(PROBLEM REQUIREMENTS): Give the number of lines that include the string "this", nothing more.

(RECORDS SUPPLIED):

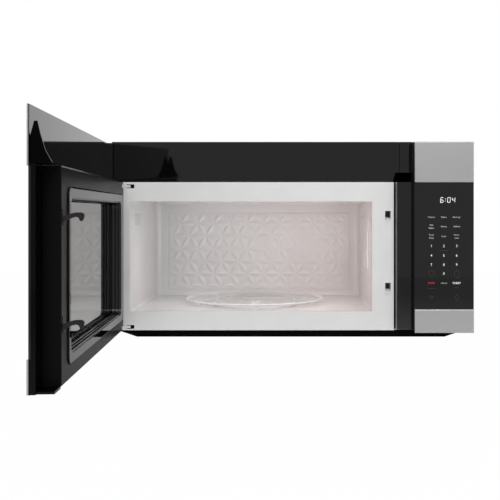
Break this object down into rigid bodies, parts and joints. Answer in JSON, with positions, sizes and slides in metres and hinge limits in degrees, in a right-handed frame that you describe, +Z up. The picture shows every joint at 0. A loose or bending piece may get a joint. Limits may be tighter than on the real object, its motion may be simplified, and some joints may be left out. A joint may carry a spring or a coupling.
{
  "type": "over the range microwave",
  "caption": "Over the range microwave with side-hinged full-height door swung open, painted cavity with turntable, finger pocket, touch controls and vent blower.",
  "frame": {"origin": "in the wall plane, at the middle of the rear panel", "axes": "+X to the right seen from the front, +Y towards the wall, +Z up"},
  "size_m": [0.7706, 0.9989, 0.4157],
  "materials": {
    "steel_skin": "brushed stainless, fine horizontal grain",
    "black_glass": "black backed tempered glass",
    "gloss_black": "glossy black moulding",
    "satin_black": "satin black moulding",
    "border_grey": "matt dark grey",
    "white_enamel": "white powder coat",
    "cavity_enamel": "warm off-white cavity paint",
    "black_enamel": "black powder coat, fine texture",
    "zinc_steel": "zinc plated steel sheet",
    "clear_glass": "clear tempered glass",
    "tinted_glass": "grey tinted glass",
    "mesh_aluminium": "layered expanded mesh",
    "white_plastic": "natural moulding",
    "grey_plastic": "grey moulding",
    "circuit": "circuit board with parts",
    "copper_iron": "laminated iron and varnished windings",
    "mica": "pressed mica sheet",
    "charcoal": "charcoal granules in a tray",
    "spring_steel": "spring wire"
  },
  "bodies": {
    "cabinet": {"front_frame": "white_enamel", "cavity_liner": "cavity_enamel", "chassis_base": "zinc_steel", "bottom_pan": "black_enamel", "grease_filter_left": "mesh_aluminium", "grease_filter_right": "mesh_aluminium", "outer_case": "black_enamel", "rear_panel": "zinc_steel", "vent_fascia": "gloss_black", "fascia_end": "gloss_black", "vent_grille": "satin_black", "charcoal_filter": "charcoal", "cord_gland": "satin_black", "case_screws": "zinc_steel", "control_frame": "satin_black", "control_trim_top": "steel_skin", "control_trim_bottom": "steel_skin", "control_glass": "black_glass", "control_board": "circuit", "pocket_panel": "gloss_black", "latch_cradle": "white_plastic", "door_switches": "grey_plastic", "waveguide": "zinc_steel", "waveguide_cover": "mica", "magnetron": "zinc_steel", "hv_transformer": "copper_iron", "hv_capacitor": "zinc_steel", "filter_board": "circuit", "turntable_motor": "zinc_steel", "blower_housing": "zinc_steel", "blower_motor": "zinc_steel", "fan_shroud": "zinc_steel", "cooling_motor": "zinc_steel", "lamp_lenses": "clear_glass", "cooktop_lamps": "circuit", "cavity_lamp": "white_plastic", "hinge_brackets": "zinc_steel"},
    "door": {"door_frame": "satin_black", "door_top_liner": "gloss_black", "door_trim_top": "steel_skin", "door_trim_bottom": "steel_skin", "door_glass": "black_glass", "door_inner_case": "border_grey", "choke_plate": "black_enamel", "choke_cover": "gloss_black", "window_pane": "tinted_glass", "hinge_bushes": "white_plastic", "latch_spring": "spring_steel"},
    "latch": {"latch_hooks": "grey_plastic"},
    "plunger_upper": {"plunger_upper": "white_plastic"},
    "plunger_middle": {"plunger_middle": "white_plastic"},
    "plunger_lower": {"plunger_lower": "white_plastic"},
    "turntable": {"turntable_coupler": "white_plastic", "glass_tray": "clear_glass"},
    "roller_ring": {"roller_ring": "white_plastic"},
    "roller_front": {"roller_front": "white_plastic"},
    "roller_left": {"roller_left": "white_plastic"},
    "roller_right": {"roller_right": "white_plastic"},
    "blower": {"blower_wheel": "satin_black"},
    "cooling_fan": {"cooling_fan": "satin_black"}
  },
  "joints": [
    {"name": "door_hinge", "type": "hinge", "parent": "cabinet", "child": "door", "pos_m": [-0.3656, -0.3781, -0.00675], "axis": [0, 0, 1], "range_deg": [-18, 87]},
    {"name": "latch_lift", "type": "slide", "parent": "door", "child": "latch", "axis": [0, 0, 1], "range_m": [0, 0.004], "stiffness_N_per_m": 300, "springref_m": -0.006},
    {"name": "switch_upper", "type": "slide", "parent": "cabinet", "child": "plunger_upper", "axis": [0, 1, 0], "range_m": [0, 0.0015], "stiffness_N_per_m": 150, "springref_m": -0.001},
    {"name": "switch_middle", "type": "slide", "parent": "cabinet", "child": "plunger_middle", "axis": [0, 1, 0], "range_m": [0, 0.0015], "stiffness_N_per_m": 150, "springref_m": -0.001},
    {"name": "switch_lower", "type": "slide", "parent": "cabinet", "child": "plunger_lower", "axis": [0, 1, 0], "range_m": [0, 0.0015], "stiffness_N_per_m": 150, "springref_m": -0.001},
    {"name": "turntable_spin", "type": "hinge", "parent": "cabinet", "child": "turntable", "pos_m": [-0.08415, -0.1854, -0.15275], "axis": [0, 0, 1], "continuous": true},
    {"name": "ring_spin", "type": "hinge", "parent": "cabinet", "child": "roller_ring", "pos_m": [-0.08415, -0.1854, -0.15275], "axis": [0, 0, 1], "continuous": true},
    {"name": "roller_front_spin", "type": "hinge", "parent": "roller_ring", "child": "roller_front", "pos_m": [0.00505, -0.1339, -0.15345], "axis": [0.866, 0.5, 0], "continuous": true},
    {"name": "roller_left_spin", "type": "hinge", "parent": "roller_ring", "child": "roller_left", "pos_m": [-0.17335, -0.1339, -0.15345], "axis": [-0.866, 0.5, 0], "continuous": true},
    {"name": "roller_right_spin", "type": "hinge", "parent": "roller_ring", "child": "roller_right", "pos_m": [-0.08415, -0.2884, -0.15345], "axis": [0, -1, 0], "continuous": true},
    {"name": "blower_spin", "type": "hinge", "parent": "cabinet", "child": "blower", "pos_m": [0, -0.0703, 0.14295], "axis": [1, 0, 0], "continuous": true},
    {"name": "cooling_fan_spin", "type": "hinge", "parent": "cabinet", "child": "cooling_fan", "pos_m": [0.275, -0.06, -0.02675], "axis": [0, 1, 0], "continuous": true}
  ],
  "couplings": [
    {"joint": "ring_spin", "follows": "turntable_spin", "ratio": 0.5},
    {"joint": "roller_front_spin", "follows": "turntable_spin", "ratio": -8.5833},
    {"joint": "roller_left_spin", "follows": "turntable_spin", "ratio": -8.5833},
    {"joint": "roller_right_spin", "follows": "turntable_spin", "ratio": -8.5833}
  ]
}
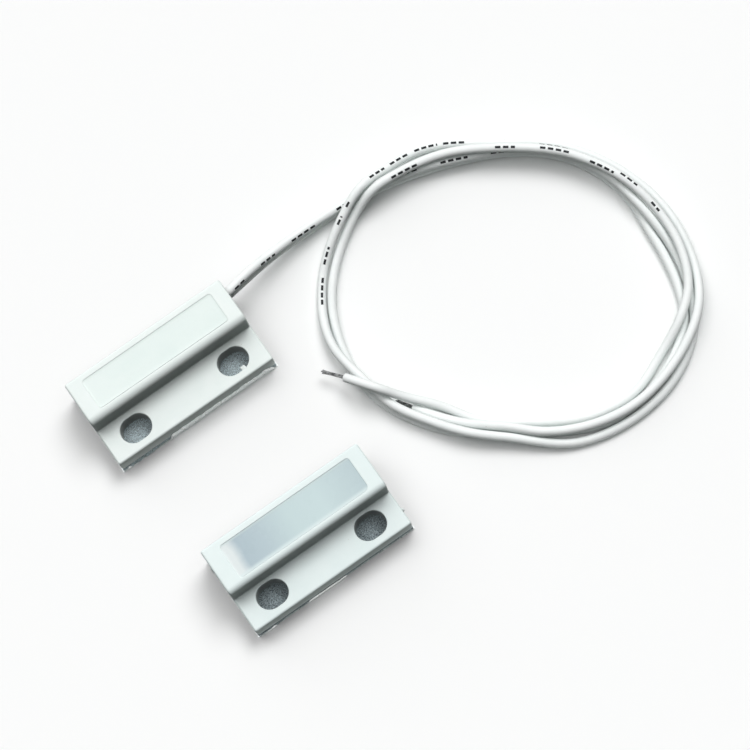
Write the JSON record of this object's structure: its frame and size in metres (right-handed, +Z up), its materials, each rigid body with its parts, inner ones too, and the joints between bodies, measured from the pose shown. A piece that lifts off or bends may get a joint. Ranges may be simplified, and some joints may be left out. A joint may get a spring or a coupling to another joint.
{
  "type": "magnetic door contact",
  "caption": "Surface-mount magnetic door contact: a potted reed switch block with two coiled leads and a separate magnet block, both flanged with slotted screw holes.",
  "frame": {"origin": "on the surface both halves lie on, below the middle of the box round the two halves, leads left out", "axes": "+X along the halves towards the end where the leads leave, +Y from the magnet half to the switch half, +Z up from the surface"},
  "size_m": [0.0902, 0.0546, 0.009],
  "materials": {
    "housing": "satin white moulded plastic",
    "switch_potting": "off-white cast resin, smooth",
    "magnet_potting": "cloudy cast resin, smooth",
    "foam": "grey adhesive foam",
    "liner": "release film, slightly crinkled",
    "magnet": "dark sintered ferrite",
    "glass": "clear, faint green",
    "reed": "bright nickel-iron",
    "solder": "soft bright solder",
    "tinned": "tinned copper",
    "insulation": "smooth white flexible insulation"
  },
  "bodies": {
    "switch_half": {"switch_housing": "housing", "switch_potting": "switch_potting", "reed_glass": "glass", "solder_joint_near": "solder", "solder_joint_far": "solder", "inner_strand_near": "tinned", "inner_strand_far": "tinned", "wire_near": "insulation", "wire_far": "insulation", "tinned_end_near": "tinned", "tinned_end_far": "tinned", "switch_foam_pad": "foam", "switch_liner": "liner"},
    "magnet_half": {"magnet_housing": "housing", "magnet_potting": "magnet_potting", "bar_magnet": "magnet", "magnet_foam_pad": "foam", "magnet_liner": "liner"},
    "near_reed": {"reed_blade_near": "reed"},
    "far_reed": {"reed_blade_far": "reed"}
  },
  "joints": [
    {"name": "magnet_half_travel", "type": "slide", "parent": "switch_half", "child": "magnet_half", "axis": [0, 1, 0], "range_m": [-0.025, 0.0167]},
    {"name": "near_reed_bend", "type": "hinge", "parent": "switch_half", "child": "near_reed", "pos_m": [0.00305, 0.0186, 0.0045], "axis": [0, -1, 0], "range_deg": [0, 0.4], "stiffness_Nm_per_rad": 0.0004},
    {"name": "far_reed_bend", "type": "hinge", "parent": "switch_half", "child": "far_reed", "pos_m": [-0.00745, 0.0186, 0.0045], "axis": [0, -1, 0], "range_deg": [0, 0.4], "stiffness_Nm_per_rad": 0.0004}
  ],
  "couplings": [
    {"joint": "far_reed_bend", "follows": "near_reed_bend", "ratio": 1}
  ]
}
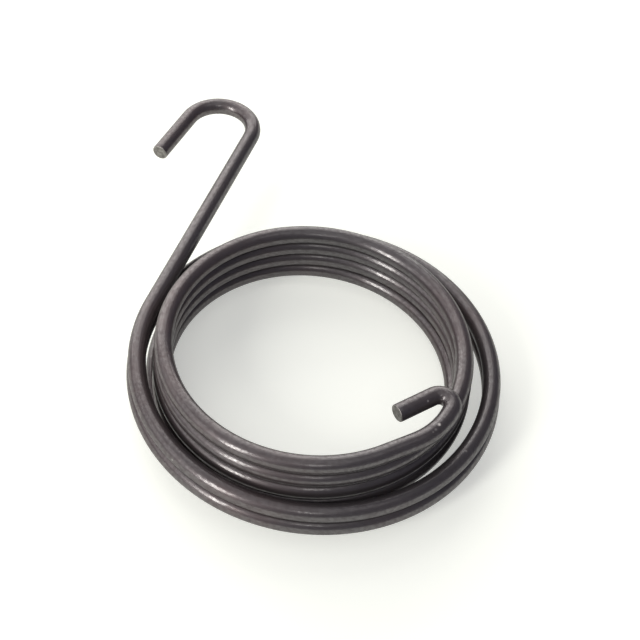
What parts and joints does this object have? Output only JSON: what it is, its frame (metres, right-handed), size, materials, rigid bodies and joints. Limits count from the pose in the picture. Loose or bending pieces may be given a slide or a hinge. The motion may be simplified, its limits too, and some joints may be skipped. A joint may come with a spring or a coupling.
{
  "type": "kickstart spring",
  "caption": "Two-layer torsion spring of round steel wire with a long leg and open hook outside and a short bent-back tang inside.",
  "frame": {"origin": "on the coil axis, at the level of the lowest point of the wire", "axes": "+Z along the coil axis, away from the crossing turn; +Y roughly along the leg, towards the hook"},
  "size_m": [0.0664, 0.092, 0.0164],
  "materials": {
    "blackened_steel": "blackened and lightly oiled, semi-gloss"
  },
  "bodies": {
    "root": {"spring_wire": "blackened_steel"}
  },
  "joints": []
}
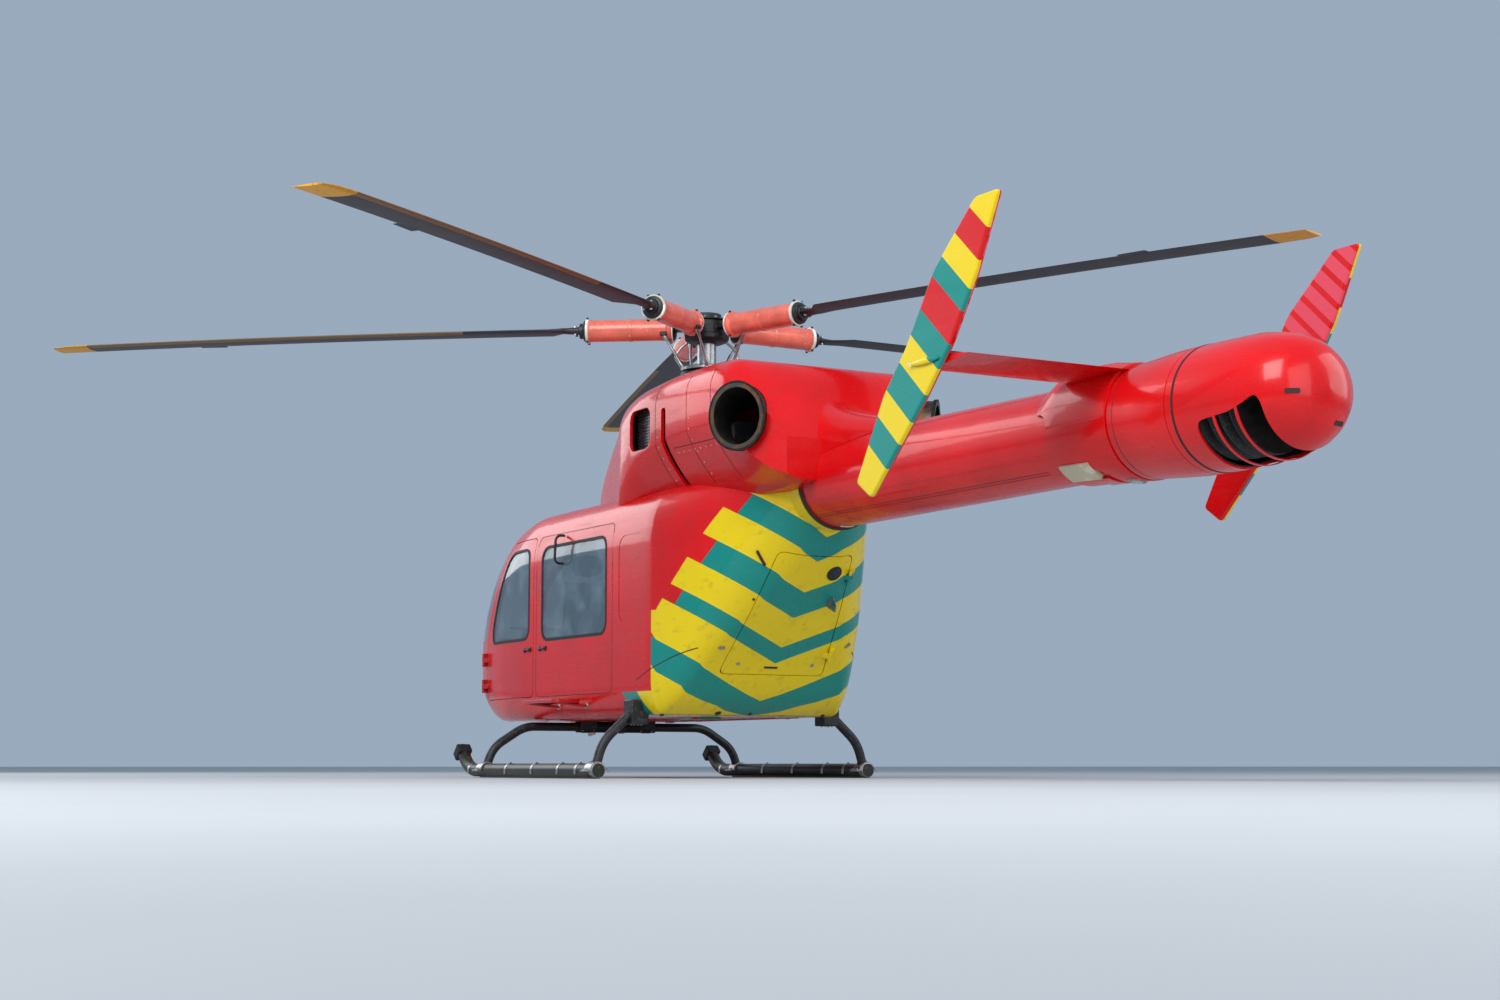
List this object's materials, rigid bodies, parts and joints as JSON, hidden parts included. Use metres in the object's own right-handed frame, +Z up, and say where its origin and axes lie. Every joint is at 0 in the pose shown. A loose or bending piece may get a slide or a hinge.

(RESPONSE TO THE EXERCISE): 4